If you enter the house of a notoriously rich peasant, whose granary is brimful of corn, who keeps half-a-dozen horses in his stables, and who has probably in some remote corner under the floor a jugful of bright silver roubles, laid aside against a rainy day, you will be surprised at the extreme simplicity, nay squalor, of his household arrangements.

All peasants, the rich as well as the poor, live, with very few exceptions, in the same narrow peasant's izba; these homesteads presenting a square of fifteen to twenty feet in length and width. Into this space, divided into one or two rooms, both children and grown-up people are all huddled together. The quantity of air afforded for respiration is so puzzlingly small that our hygienists are forced to admit the endosmical action of the walls as the only hypothesis which will account for the fact that these people are not literally suffocated.
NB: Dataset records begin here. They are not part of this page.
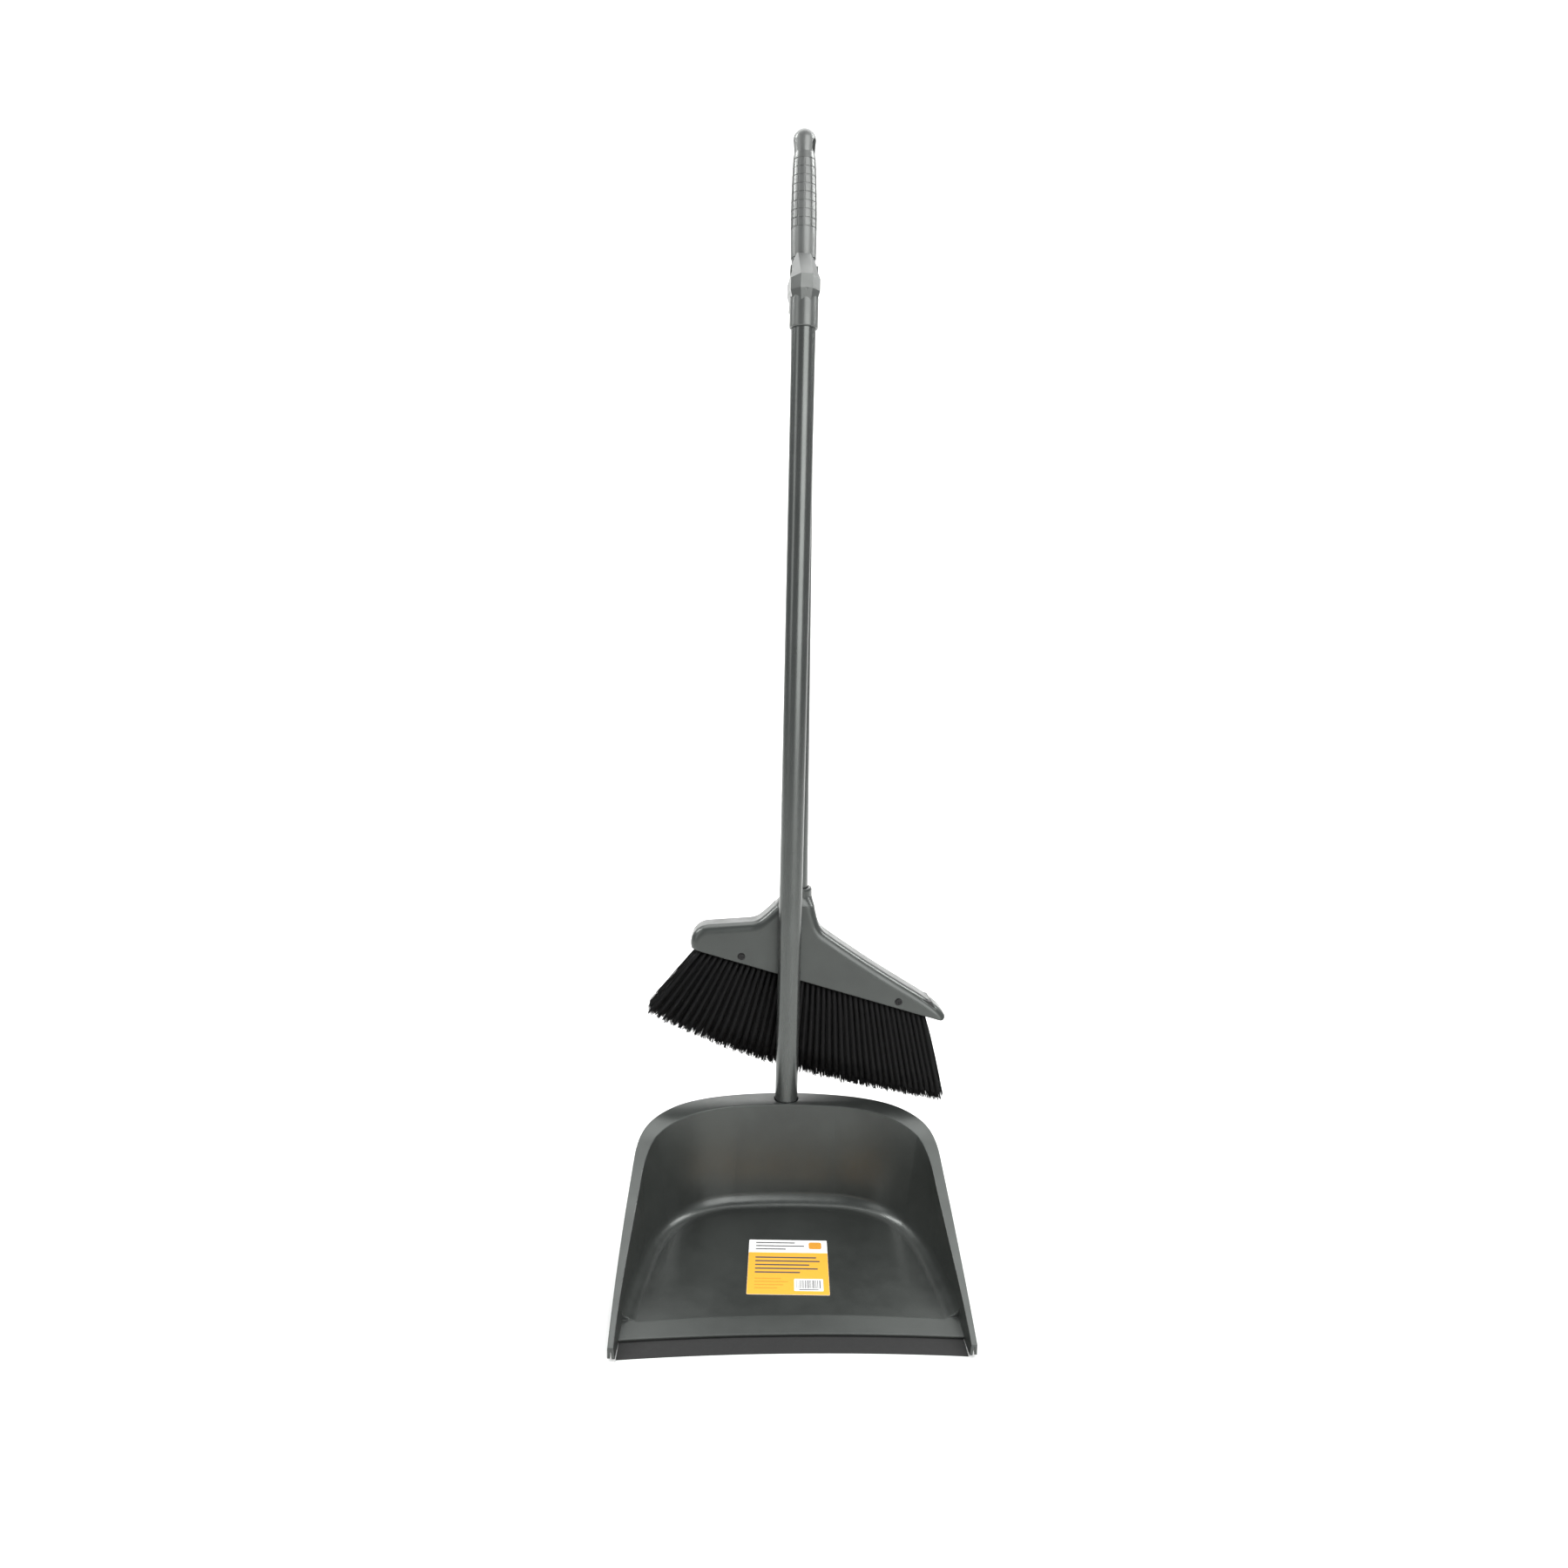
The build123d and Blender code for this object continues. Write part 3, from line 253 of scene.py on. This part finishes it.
def black_screw():
    material, tree, shader = new_material("black_screw")
    place = object_coordinates(tree)
    wear = noise(tree, place, 700.0, 4.0)
    base = mix_colours(
        tree, mapped(tree, wear, 0.5, 0.75, 0.0, 1.0), (0.012, 0.012, 0.012), (0.05, 0.05, 0.05)
    )
    tree.links.new(base, shader.inputs["Base Color"])
    shader.inputs["Metallic"].default_value = 0.6
    tree.links.new(mapped(tree, wear, 0.3, 0.7, 0.35, 0.5), shader.inputs["Roughness"])
    return material


def filament():
    """Soft black filament: dull along its length, with a browner, paler black mixed in at random patches.
    """
    material, tree, shader = new_material("filament")
    place = object_coordinates(tree)
    strand = noise(tree, place, 420.0, 2.0)
    base = mix_colours(
        tree, mapped(tree, strand, 0.45, 0.7, 0.0, 1.0), (0.0015, 0.0015, 0.0017), (0.005, 0.0048, 0.0045)
    )
    tree.links.new(base, shader.inputs["Base Color"])
    tree.links.new(mapped(tree, strand, 0.3, 0.7, 0.5, 0.68), shader.inputs["Roughness"])
    shader.inputs["Specular IOR Level"].default_value = 0.14
    return material


def printed(name, colour, roughness=0.32):
    """Printed film: nearly even ink with a trace of fibre."""
    material, tree, shader = new_material(name)
    place = object_coordinates(tree)
    fibre = noise(tree, place, 900.0, 4.0)
    worn = tuple(channel * 0.93 for channel in colour)
    base = mix_colours(tree, mapped(tree, fibre, 0.35, 0.7, 0.0, 1.0), colour, worn)
    tree.links.new(base, shader.inputs["Base Color"])
    tree.links.new(
        mapped(tree, fibre, 0.3, 0.7, roughness, roughness + 0.08), shader.inputs["Roughness"]
    )
    tree.links.new(bump(tree, fibre, 0.05, 0.00003), shader.inputs["Normal"])
    return material


def dress(node, material):
    """Gives a CAD node this material in all its slots."""
    mesh = nodes[node].data
    mesh.materials.clear()
    mesh.materials.append(material)


# ---------------------------------------------------------------- new pieces

def make_piece(name, verts, faces, materials, indices=None, smooth=True):
    mesh = bpy.data.meshes.new(name)
    mesh.from_pydata(verts, [], faces)
    for material in materials:
        mesh.materials.append(material)
    if indices:
        mesh.polygons.foreach_set("material_index", indices)
    mesh.polygons.foreach_set("use_smooth", [smooth] * len(faces))
    mesh.update()
    piece = bpy.data.objects.new(name, mesh)
    bpy.context.scene.collection.objects.link(piece)
    return piece


def rounded_outline(low, high, radius):
    """Corners of a flat rectangle, rounded, counter-clockwise."""
    points = []
    steps = 5
    for corner, (sx, sy) in enumerate(((1, -1), (1, 1), (-1, 1), (-1, -1))):
        cx = high[0] - radius if sx > 0 else low[0] + radius
        cy = high[1] - radius if sy > 0 else low[1] + radius
        for step in range(steps + 1):
            angle = math.radians(-90 + 90 * corner + 90 * step / steps)
            points.append((cx + radius * math.cos(angle), cy + radius * math.sin(angle)))
    return points


def slab_of(points, bottom, top):
    """Closed slab over a flat outline: its corners and faces."""
    count = len(points)
    verts = [(x, y, bottom) for x, y in points] + [(x, y, top) for x, y in points]
    faces = [tuple(reversed(range(count))), tuple(range(count, 2 * count))]
    for i in range(count):
        j = (i + 1) % count
        faces.append((i, j, count + j, count + i))
    return verts, faces


# label, in millimetres from its centre: x to the right, y towards the tube
LABEL_HALF = (34.0, 38.0)
LABEL_SLOPE = math.radians(2.6)
LABEL_TURN = math.radians(-2.0)
LABEL_SHEET = 0.2
INK_SHEET = 0.03
INK_MARGIN = 0.1  # paper left bare round the amber field
HEADER_LOW = 19.5
TEXT_LEFT = -28
WHITE, AMBER, DEEP, GREY = range(4)  # order of the label's materials
HEADER_BARS = (6, 14, -2)  # right ends of the bars that stand for words
TITLE_BARS = (24, 27, 18, 25, 10)
NOTE_BARS = (-6, 0, -4, -9)


def ink(prints, left, low, right, high, material, radius=0.15, layer=1):
    """Adds one printed patch, layers of ink thick, over the label's paper."""
    base = LABEL_SHEET / 2
    prints.append(((left, low), (right, high), radius, material, base, base + INK_SHEET * layer))


def label_prints():
    """The label's paper and its patches of ink, from the lowest to the topmost."""
    half_width, half_depth = LABEL_HALF
    paper = (-LABEL_SHEET / 2, LABEL_SHEET / 2)
    prints = [((-half_width, -half_depth), (half_width, half_depth), 1.0, WHITE, *paper)]
    edge = half_width - INK_MARGIN
    ink(prints, -edge, INK_MARGIN - half_depth, edge, HEADER_LOW, AMBER, 0.9)
    for i, right in enumerate(HEADER_BARS):
        ink(prints, TEXT_LEFT, 33 - 4.6 * i, right, 34.6 - 4.6 * i, GREY)
    ink(prints, 18, 25, 29, 35, DEEP, 2.0)
    for i, right in enumerate(TITLE_BARS):
        ink(prints, TEXT_LEFT, 11.5 - 5.2 * i, right, 13.4 - 5.2 * i, GREY, layer=2)
    for i, right in enumerate(NOTE_BARS):
        ink(prints, TEXT_LEFT, -17.5 - 4.2 * i, right, -16.2 - 4.2 * i, DEEP, layer=2)
    ink(prints, 5, -33, 29, -17, WHITE, 0.8, layer=2)
    rng = random.Random(4)
    at = 7.0
    while at < 26.5:
        width = rng.choice((0.35, 0.6, 0.9))
        ink(prints, at, -29.5, at + width, -18.8, GREY, 0.05, layer=3)
        at += width + rng.choice((0.4, 0.7, 1.0))
    ink(prints, 9, -31.9, 25, -30.8, GREY, layer=3)
    return prints


def make_label():
    """Label on the pan's floor: a pale header, an amber field and a small panel, all without words."""
    white = printed("label_white", (0.80, 0.80, 0.78))
    amber = printed("label_amber", (0.76, 0.37, 0.04))
    deep = printed("label_deep", (0.60, 0.27, 0.03))
    grey = printed("label_grey", (0.07, 0.07, 0.075))
    low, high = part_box("label")
    centre = (Vector(low) + Vector(high)) / 2
    turn = Matrix.Rotation(LABEL_SLOPE, 4, "X") @ Matrix.Rotation(LABEL_TURN, 4, "Z")
    place = Matrix.Translation(centre) @ turn
    verts, faces, indices = [], [], []
    for low_corner, high_corner, radius, material, bottom, top in label_prints():
        outline = rounded_outline(low_corner, high_corner, radius)
        more, sides = slab_of(outline, bottom, top)
        start = len(verts)
        verts += [place @ (Vector(point) * MM) for point in more]
        faces += [tuple(start + i for i in face) for face in sides]
        indices += [material] * len(sides)
    piece = make_piece("label_print", verts, faces, [white, amber, deep, grey], indices, smooth=False)
    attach(piece, PAN)
    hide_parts("label")


# bristles, in millimetres
ANCHOR_REACH = 3.6  # corners of one staple lie closer together than this
ROOT_BELOW_ANCHOR = 9.6  # from a staple's middle down to the block's underside
ROOT_RADIUS = 1.6
FAN_LEAN = (-39.0, 5.0)  # degrees to the right, at the left and right ends
FAN_LENGTH = 80.0
FAN_GAIN = 4.0  # how much longer the right end is
FAN_BOW = 8.0
FAN_ENDS = (2.8, 15.9)  # the fan's roots pass the first and last staples by this
ROW_SPLAY = math.radians(2.4)
FILAMENTS = 42
FILAMENT_RINGS = 5
FILAMENT_SIDES = 3
FILAMENT_RADIUS = 0.42
FILAMENT_TAPER = 0.2
CORE_RADII = (2.5, 3.0)  # at the root and at the tip
CORE_SHARE = 0.9  # of the bunch's length
CORE_RINGS = 6
CORE_SIDES = 9
TIP_SPREAD = 0.85  # half width of a bunch's tip, in spacings of the bunches
TIP_DEPTH = 2.6
OPENING = 0.75  # power by which a bunch opens towards its tip
NOTCH = 0.045  # how much shorter a bunch's outermost filaments are
RAGGED = 0.02
BROKEN_SHARE = 0.06
BROKEN = 0.12
BEND = 0.8
RIPPLE = 0.25


def tuft_places():
    """Centres of the staples that hold the tufts, by row from the front and by column."""
    item = nodes["tuft_anchors"]
    clusters = []
    for vertex in item.data.vertices:
        point = item.matrix_world @ vertex.co
        for cluster in clusters:
            if (cluster[0] - point).length < ANCHOR_REACH * MM:
                cluster.append(point)
                break
        else:
            clusters.append([point])
    centres = []
    for cluster in clusters:
        lows = [min(point[i] for point in cluster) for i in range(3)]
        highs = [max(point[i] for point in cluster) for i in range(3)]
        centres.append(Vector([(a + b) / 2 for a, b in zip(lows, highs)]))
    centres.sort(key=lambda point: point.y)
    count = len(frame_rows())
    size = len(centres) // count
    rows = [centres[i * size:(i + 1) * size] for i in range(count)]
    return [sorted(row, key=lambda point: point.x) for row in rows]


def frame_rows():
    """Names of the rows of bristles, from the front."""
    return sorted(name for name in nodes if name.startswith("bristle_row_"))


def strand(verts, faces, path, radii, sides, turn):
    """Adds a tapering tube along a path."""
    start = len(verts)
    for point, radius in zip(path, radii):
        for side in range(sides):
            angle = turn + 2 * math.pi * side / sides
            verts.append(point + Vector((math.cos(angle), math.sin(angle), 0)) * radius)
    for ring in range(len(path) - 1):
        for side in range(sides):
            a = start + ring * sides + side
            b = start + ring * sides + (side + 1) % sides
            faces.append((a, a + sides, b + sides, b))
    faces.append(tuple(start + side for side in range(sides)))
    faces.append(tuple(start + (len(path) - 1) * sides + side for side in reversed(range(sides))))


def fan_tip(start, along, run, share, side):
    """Where a bunch ends: share of the way along the fan, side from -1 in front to 1 behind."""
    lean = math.radians(FAN_LEAN[0] + (FAN_LEAN[1] - FAN_LEAN[0]) * (1 - (1 - share) ** 2))
    length = (FAN_LENGTH + FAN_GAIN * share + FAN_BOW * math.sin(math.pi * share)) * MM
    tip = start + along * run * share
    tip = tip + Vector((math.sin(lean), 0, -math.cos(lean))) * length
    tip.y += math.sin(ROW_SPLAY * side) * length
    return tip


def add_filament(verts, faces, rng, root, run, spacing, reach_down):
    """One filament: it leaves the root within the bunch, opens outwards and bends a little."""
    ahead = run.normalized()
    across = Vector((-ahead.z, 0, ahead.x))
    angle = rng.uniform(0, 2 * math.pi)
    reach = math.sqrt(rng.uniform(0, 1))
    offset_x = math.cos(angle) * reach
    offset_y = math.sin(angle) * reach
    spread = spacing * TIP_SPREAD * offset_x
    depth = TIP_DEPTH * MM * offset_y
    share = 1 - NOTCH * abs(offset_x) ** 2 - RAGGED * rng.uniform(0, 1)
    if rng.uniform(0, 1) < BROKEN_SHARE:
        share -= rng.uniform(0.0, BROKEN)
    bend = rng.uniform(-BEND, BEND) * MM
    wave = rng.uniform(0, 6.28)
    path = []
    radii = []
    for ring in range(FILAMENT_RINGS):
        t = ring / (FILAMENT_RINGS - 1)
        point = root + run * (t * share * reach_down)
        open_up = t ** OPENING
        inner = (1 - t) * ROOT_RADIUS * MM
        point = point + across * (offset_x * inner + spread * open_up)
        point = point + across * bend * math.sin(math.pi * t)
        point = point + across * RIPPLE * MM * math.sin(wave + 5 * t)
        point.y += offset_y * inner + depth * open_up
        path.append(point)
        radii.append((FILAMENT_RADIUS - FILAMENT_TAPER * t) * MM)
    strand(verts, faces, path, radii, FILAMENT_SIDES, wave)


def add_bunch(verts, faces, rng, root, tip, spacing):
    """A bunch of filaments round a closed core."""
    run = tip - root
    reach_down = rng.uniform(0.985, 1.0)
    core = []
    radii = []
    for ring in range(CORE_RINGS):
        t = ring / (CORE_RINGS - 1)
        core.append(root + run * (CORE_SHARE * reach_down * t))
        radii.append((CORE_RADII[0] * (1 - t) + CORE_RADII[1] * t) * MM)
    strand(verts, faces, core, radii, CORE_SIDES, rng.uniform(0, 1))
    for _ in range(FILAMENTS):
        add_filament(verts, faces, rng, root, run, spacing, reach_down)


def make_bristles(material):
    """Rows of bunches, at the staples and halfway between, that open into one fan."""
    rows = tuft_places()
    along = (rows[0][-1] - rows[0][0]).normalized()
    up = Vector((-along.z, 0, along.x))
    middle_y = sum(row[0].y for row in rows) / len(rows)
    half_rows = abs(rows[-1][0].y - middle_y)
    rng = random.Random(11)
    for name, row in zip(frame_rows(), rows):
        verts, faces = [], []
        side = (row[0].y - middle_y) / half_rows
        fan_start = row[0] - along * FAN_ENDS[0] * MM - up * ROOT_BELOW_ANCHOR * MM
        fan_run = (row[-1] - row[0]).length + sum(FAN_ENDS) * MM
        halfway = [(first + second) / 2 for first, second in zip(row, row[1:])]
        bunches = sorted(row + halfway, key=lambda point: point.x)
        spacing = fan_run / len(bunches)
        for column, anchor in enumerate(bunches):
            root = anchor - up * ROOT_BELOW_ANCHOR * MM
            tip = fan_tip(fan_start, along, fan_run, (column + 0.5) / len(bunches), side)
            add_bunch(verts, faces, rng, root, tip, spacing)
        piece = make_piece("bristle_tufts_" + name[-1], verts, faces, [material])
        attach(piece, BRUSH)
        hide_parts(name)


make_camera()
make_studio()

plastic = silver_plastic("silver_plastic", (0.042, 0.046, 0.043), (0.052, 0.057, 0.053), 0.34, 0.0016)
grip_plastic = silver_plastic("grip_plastic", (0.12, 0.125, 0.12), (0.135, 0.14, 0.135), 0.42, 0.0003)
clip_plastic = silver_plastic("clip_plastic", (0.085, 0.09, 0.086), (0.10, 0.105, 0.10), 0.36, 0.0004)
tube_paint = silver_tube()
rubber = soft_rubber("black_rubber", (0.004, 0.004, 0.004), (0.008, 0.008, 0.0075), 0.62)
lip_grey = soft_rubber("grey_rubber", (0.60, 0.62, 0.60), (0.66, 0.68, 0.66), 0.5)
black_plastic = soft_rubber("black_plastic", (0.014, 0.014, 0.014), (0.03, 0.03, 0.03), 0.42)
screw_black = black_screw()
bristle = filament()

for node in ("pan_shell", "head_shell"):
    dress(node, plastic)
dress("grip", grip_plastic)
dress("clip", clip_plastic)
for node in ("pan_tube", "brush_tube"):
    dress(node, tube_paint)
for node in ("pan_tube_ferrule", "brush_tube_ferrule", "bristle_block"):
    dress(node, black_plastic)
dress("lip_rubber", rubber)
dress("lip_edge", lip_grey)
for node in ("head_screws", "tuft_anchors"):
    dress(node, screw_black)
make_label()
make_bristles(bristle)
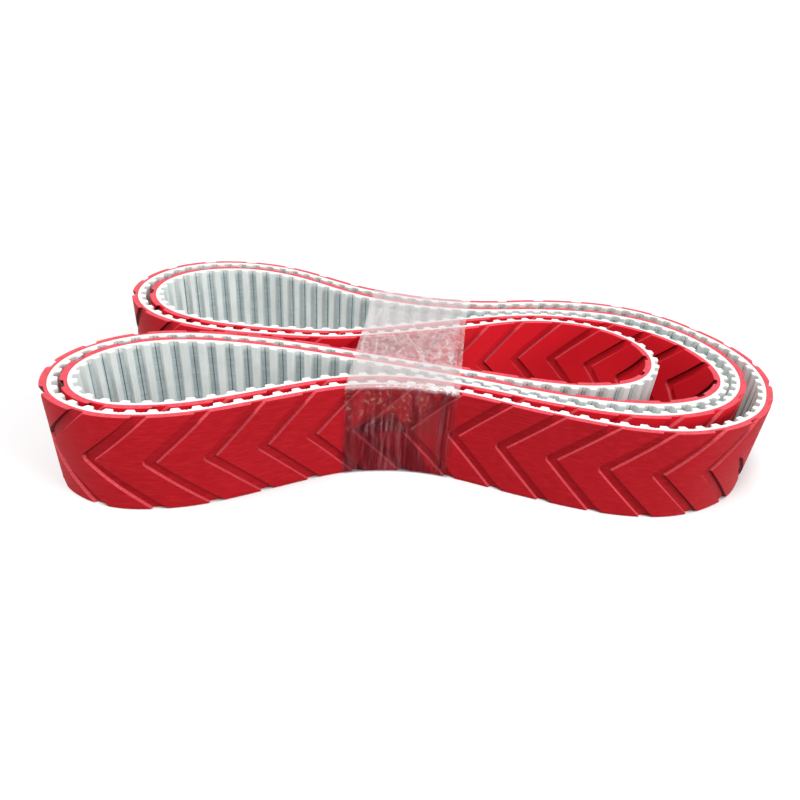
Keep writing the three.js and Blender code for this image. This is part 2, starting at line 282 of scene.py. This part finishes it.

"Furniture" is a word which can be used only in its broad philosophical sense when applied to the dwellings of these people. They really have no furniture beyond a big unpolished table of the simplest pattern, which stands in the place of honour, in a corner under the ikons or images of saints; and some long wooden benches, about two feet deep, running all along the walls. These benches are used for sitting on in the daytime and for sleeping on at night. When the family is a large one, some of its members, at bed time, mount on to the upper tier of these shelves, which run all along the upper part of the wall, like hammocks in a ship's cabin.

Nothing bearing the likeness of a mattress is to be seen; a few worn-out rugs are thinly spread over the bare wood of the benches or on the floor, and that is all. The everyday coat, just taken off, serves as a blanket. Beds are a luxury hardly known, and very little appreciated by the Russian moujiks. Even in the peasants' hotels, the dvors on the chief commercial highways of the interior, frequented by the rich freight-carriers, a plentiful and luxurious table is kept, but nothing but bare benches in the way of beds are to be found. In the winter the large top of the stone oven is the favourite sleeping-place, and generally reserved for the elders, so that they may keep their old bones warm.

Stepniak, The Russian Peasantry: Their Agrarian Condition, Social Life, and Religion (New York: Harper & Brothers, 1888), 233-235.